▶ **What is being asked**
Exactly reproduce the lines that follow.

▶ **Source excerpt**
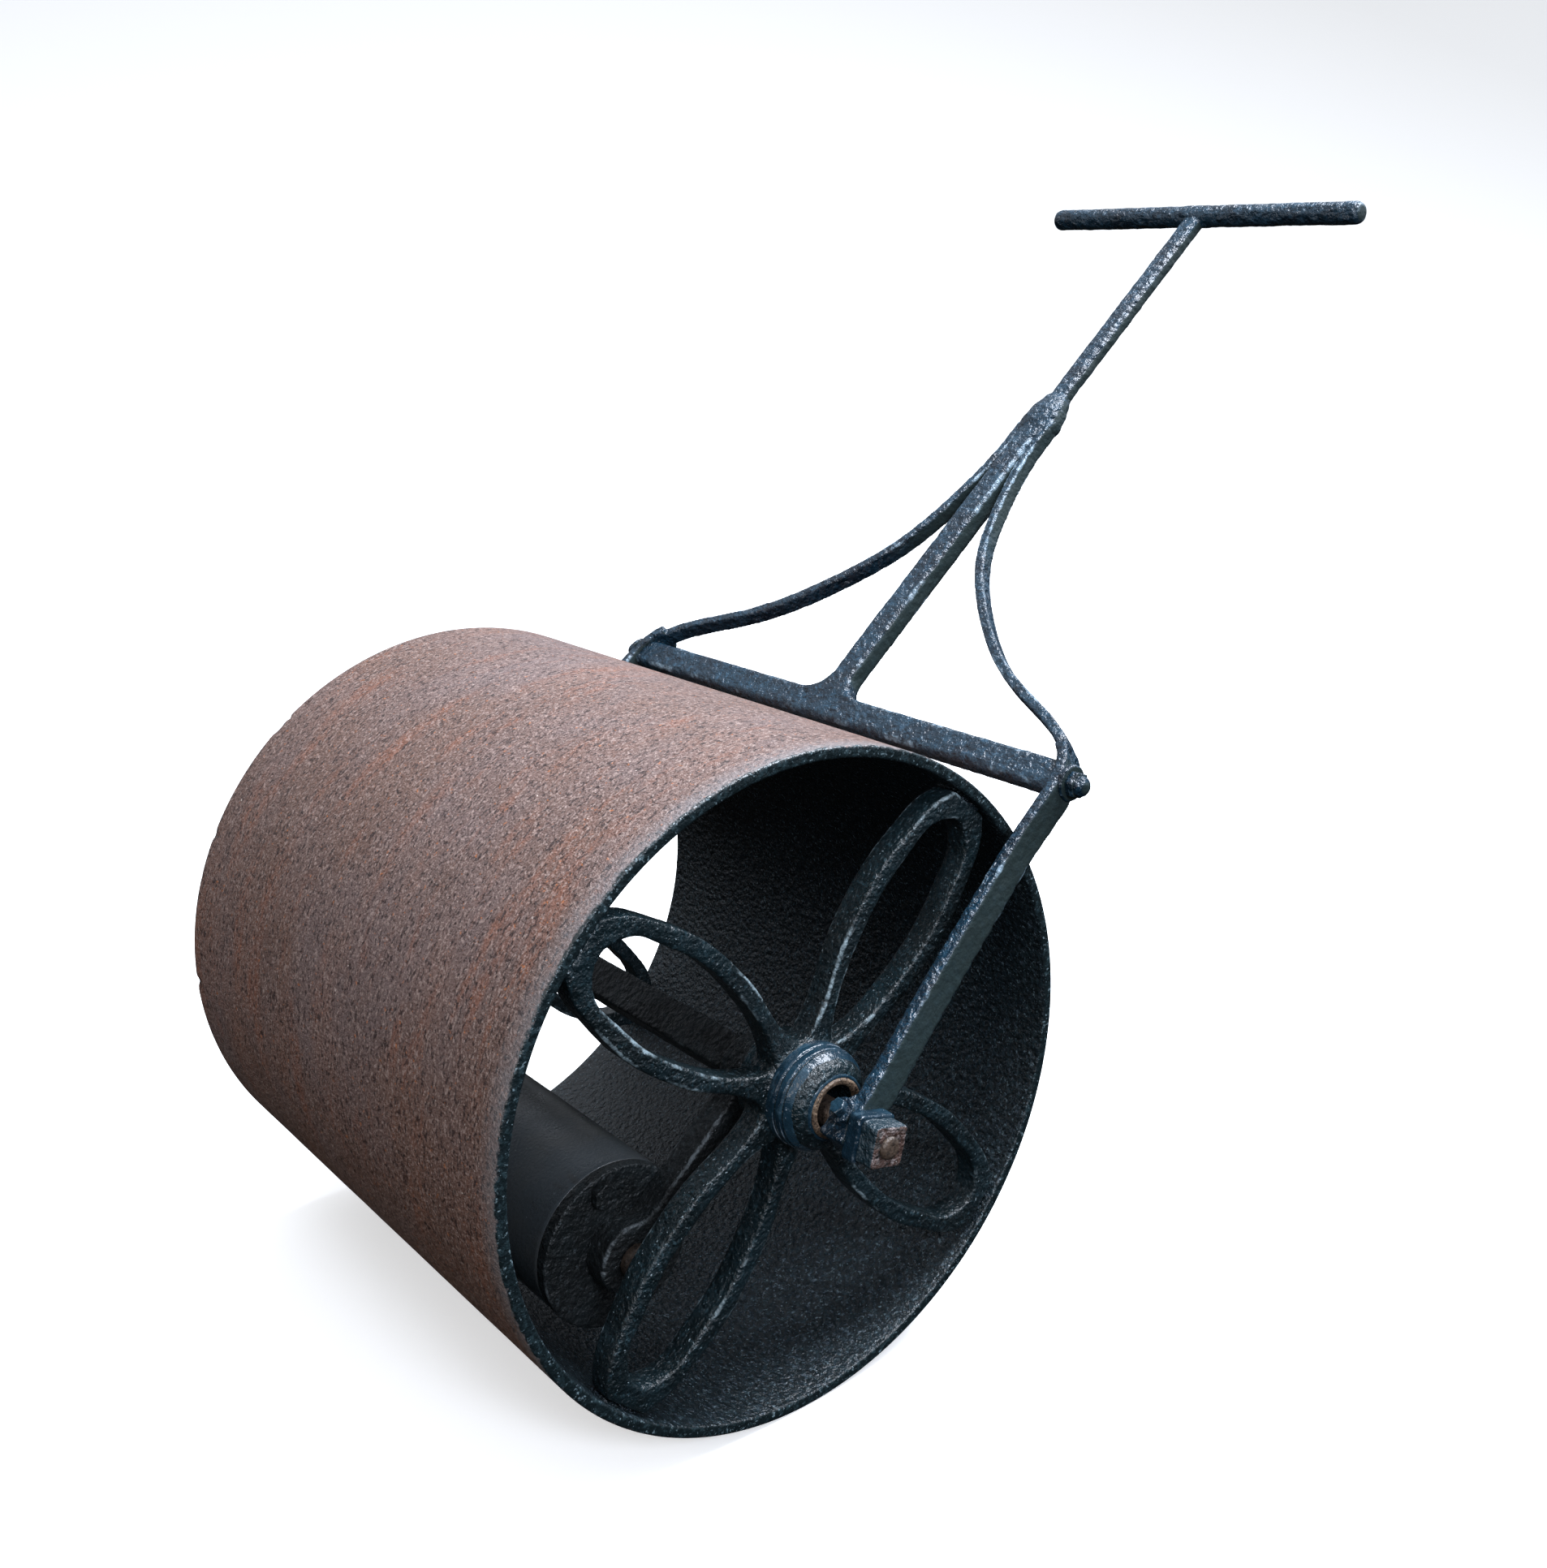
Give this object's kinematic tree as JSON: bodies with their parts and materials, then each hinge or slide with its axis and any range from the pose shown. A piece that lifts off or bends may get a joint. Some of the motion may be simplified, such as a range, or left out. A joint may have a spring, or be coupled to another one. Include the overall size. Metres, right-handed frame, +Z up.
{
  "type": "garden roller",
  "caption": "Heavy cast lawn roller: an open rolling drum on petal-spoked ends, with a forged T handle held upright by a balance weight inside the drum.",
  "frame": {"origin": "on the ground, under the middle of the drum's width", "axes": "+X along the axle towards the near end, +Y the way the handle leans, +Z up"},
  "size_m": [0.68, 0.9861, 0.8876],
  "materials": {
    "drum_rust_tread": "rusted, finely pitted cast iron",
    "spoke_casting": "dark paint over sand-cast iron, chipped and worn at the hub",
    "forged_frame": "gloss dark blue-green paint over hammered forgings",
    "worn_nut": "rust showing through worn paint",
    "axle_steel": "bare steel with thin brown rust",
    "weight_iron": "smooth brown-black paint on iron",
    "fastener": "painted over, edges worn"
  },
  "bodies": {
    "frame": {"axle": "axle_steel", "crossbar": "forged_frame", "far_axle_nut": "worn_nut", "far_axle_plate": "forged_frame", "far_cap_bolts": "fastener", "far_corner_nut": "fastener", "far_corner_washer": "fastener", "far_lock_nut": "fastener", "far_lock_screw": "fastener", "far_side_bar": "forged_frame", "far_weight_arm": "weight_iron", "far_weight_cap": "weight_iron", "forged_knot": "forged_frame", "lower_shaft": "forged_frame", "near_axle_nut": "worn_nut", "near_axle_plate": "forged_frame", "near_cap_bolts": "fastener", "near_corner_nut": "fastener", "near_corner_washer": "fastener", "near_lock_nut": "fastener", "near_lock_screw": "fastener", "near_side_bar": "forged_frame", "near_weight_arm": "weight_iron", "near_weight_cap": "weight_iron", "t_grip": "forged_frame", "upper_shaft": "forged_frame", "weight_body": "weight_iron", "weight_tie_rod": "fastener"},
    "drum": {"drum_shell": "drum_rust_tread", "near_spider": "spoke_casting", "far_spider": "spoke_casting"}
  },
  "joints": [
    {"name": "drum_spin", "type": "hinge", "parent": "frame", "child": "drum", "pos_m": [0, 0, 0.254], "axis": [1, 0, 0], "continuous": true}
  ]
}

▶ **Result**
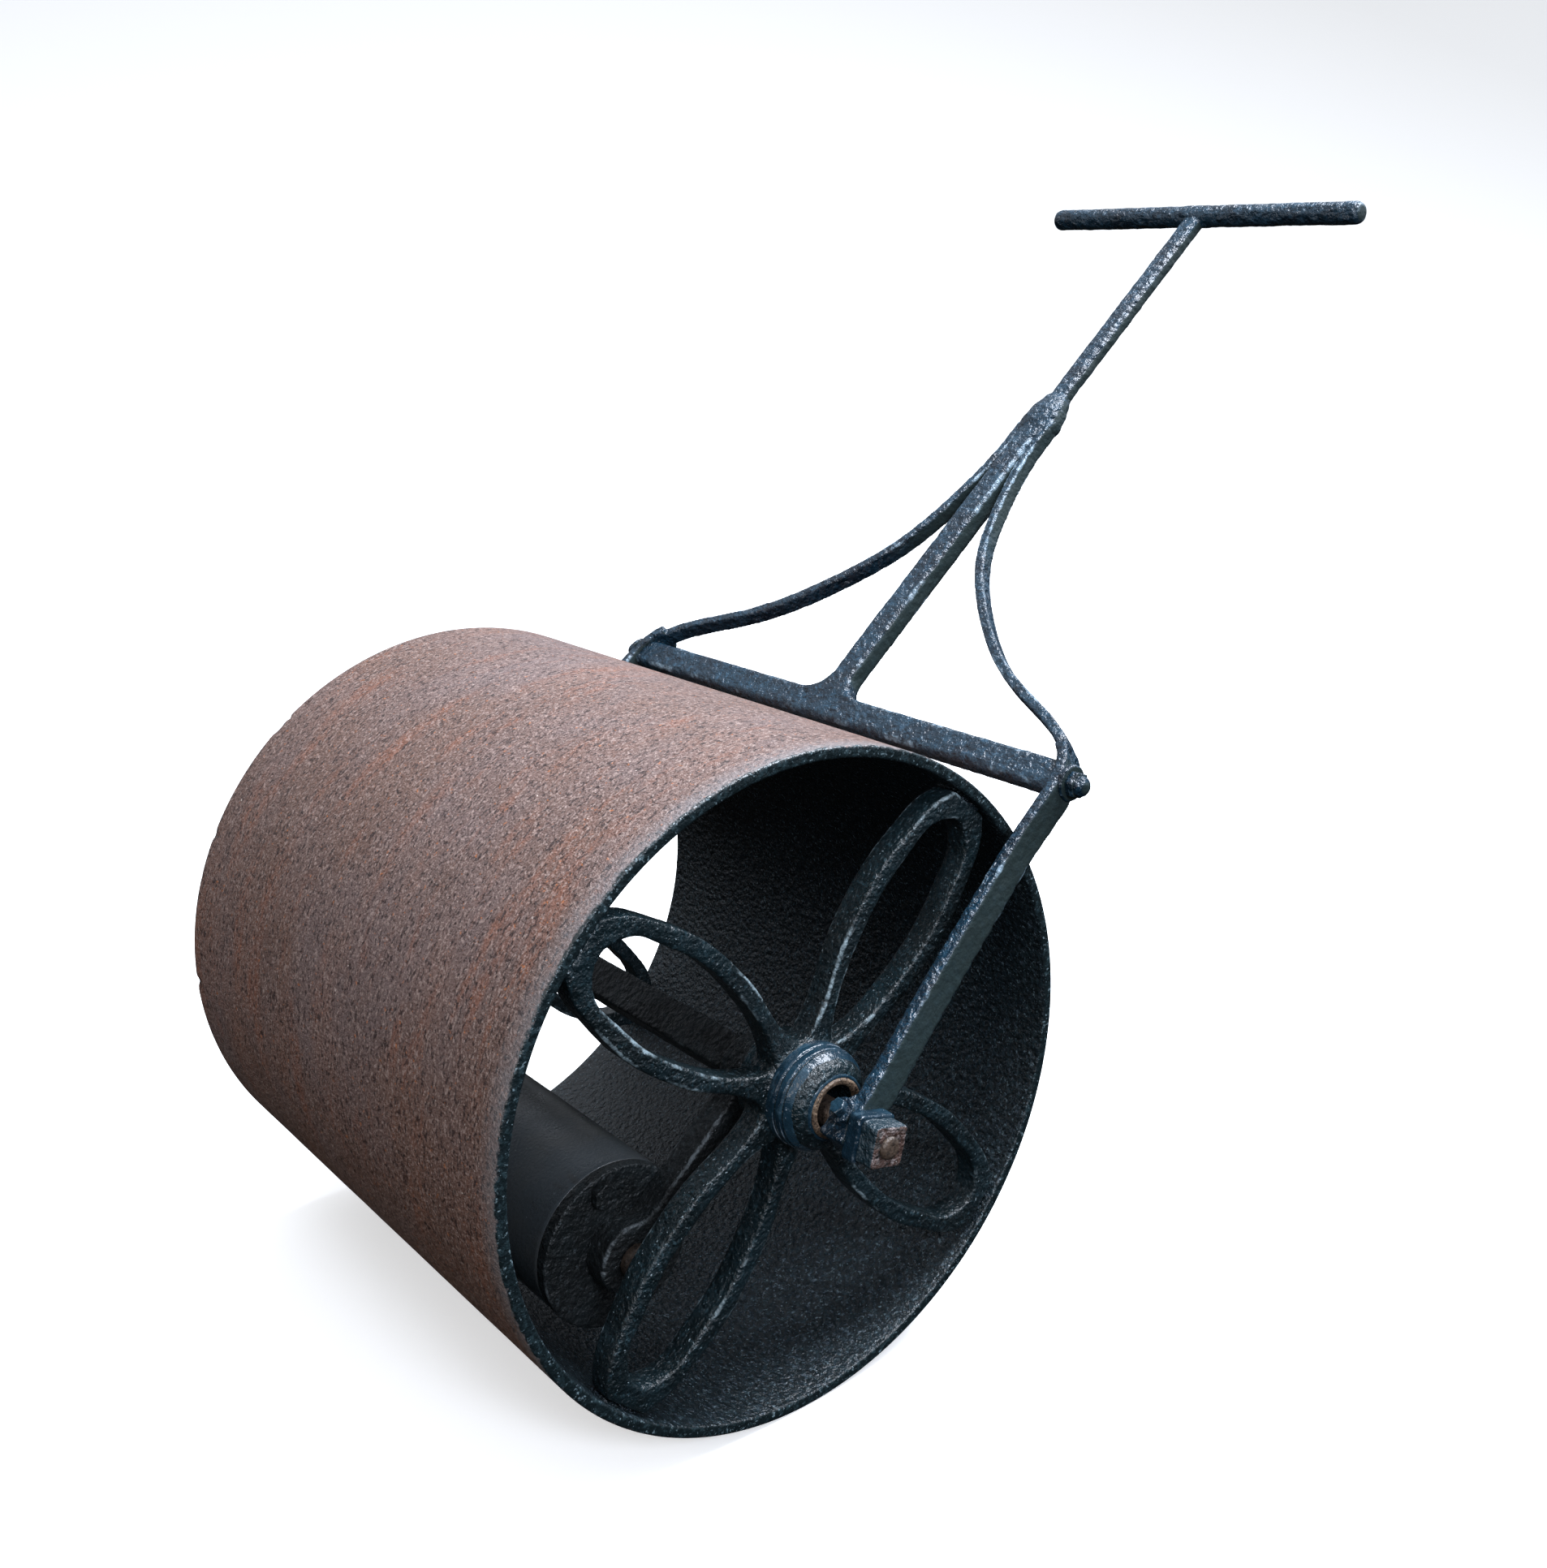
Give this object's kinematic tree as JSON: bodies with their parts and materials, then each hinge or slide with its axis and any range from the pose shown. A piece that lifts off or bends may get a joint. Some of the motion may be simplified, such as a range, or left out. A joint may have a spring, or be coupled to another one. Include the overall size. Metres, right-handed frame, +Z up.
{
  "type": "garden roller",
  "caption": "Heavy cast lawn roller: an open rolling drum on petal-spoked ends, with a forged T handle held upright by a balance weight inside the drum.",
  "frame": {"origin": "on the ground, under the middle of the drum's width", "axes": "+X along the axle towards the near end, +Y the way the handle leans, +Z up"},
  "size_m": [0.68, 0.9861, 0.8876],
  "materials": {
    "drum_rust_tread": "rusted, finely pitted cast iron",
    "spoke_casting": "dark paint over sand-cast iron, chipped and worn at the hub",
    "forged_frame": "gloss dark blue-green paint over hammered forgings",
    "worn_nut": "rust showing through worn paint",
    "axle_steel": "bare steel with thin brown rust",
    "weight_iron": "smooth brown-black paint on iron",
    "fastener": "painted over, edges worn"
  },
  "bodies": {
    "frame": {"axle": "axle_steel", "crossbar": "forged_frame", "far_axle_nut": "worn_nut", "far_axle_plate": "forged_frame", "far_cap_bolts": "fastener", "far_corner_nut": "fastener", "far_corner_washer": "fastener", "far_lock_nut": "fastener", "far_lock_screw": "fastener", "far_side_bar": "forged_frame", "far_weight_arm": "weight_iron", "far_weight_cap": "weight_iron", "forged_knot": "forged_frame", "lower_shaft": "forged_frame", "near_axle_nut": "worn_nut", "near_axle_plate": "forged_frame", "near_cap_bolts": "fastener", "near_corner_nut": "fastener", "near_corner_washer": "fastener", "near_lock_nut": "fastener", "near_lock_screw": "fastener", "near_side_bar": "forged_frame", "near_weight_arm": "weight_iron", "near_weight_cap": "weight_iron", "t_grip": "forged_frame", "upper_shaft": "forged_frame", "weight_body": "weight_iron", "weight_tie_rod": "fastener"},
    "drum": {"drum_shell": "drum_rust_tread", "near_spider": "spoke_casting", "far_spider": "spoke_casting"}
  },
  "joints": [
    {"name": "drum_spin", "type": "hinge", "parent": "frame", "child": "drum", "pos_m": [0, 0, 0.254], "axis": [1, 0, 0], "continuous": true}
  ]
}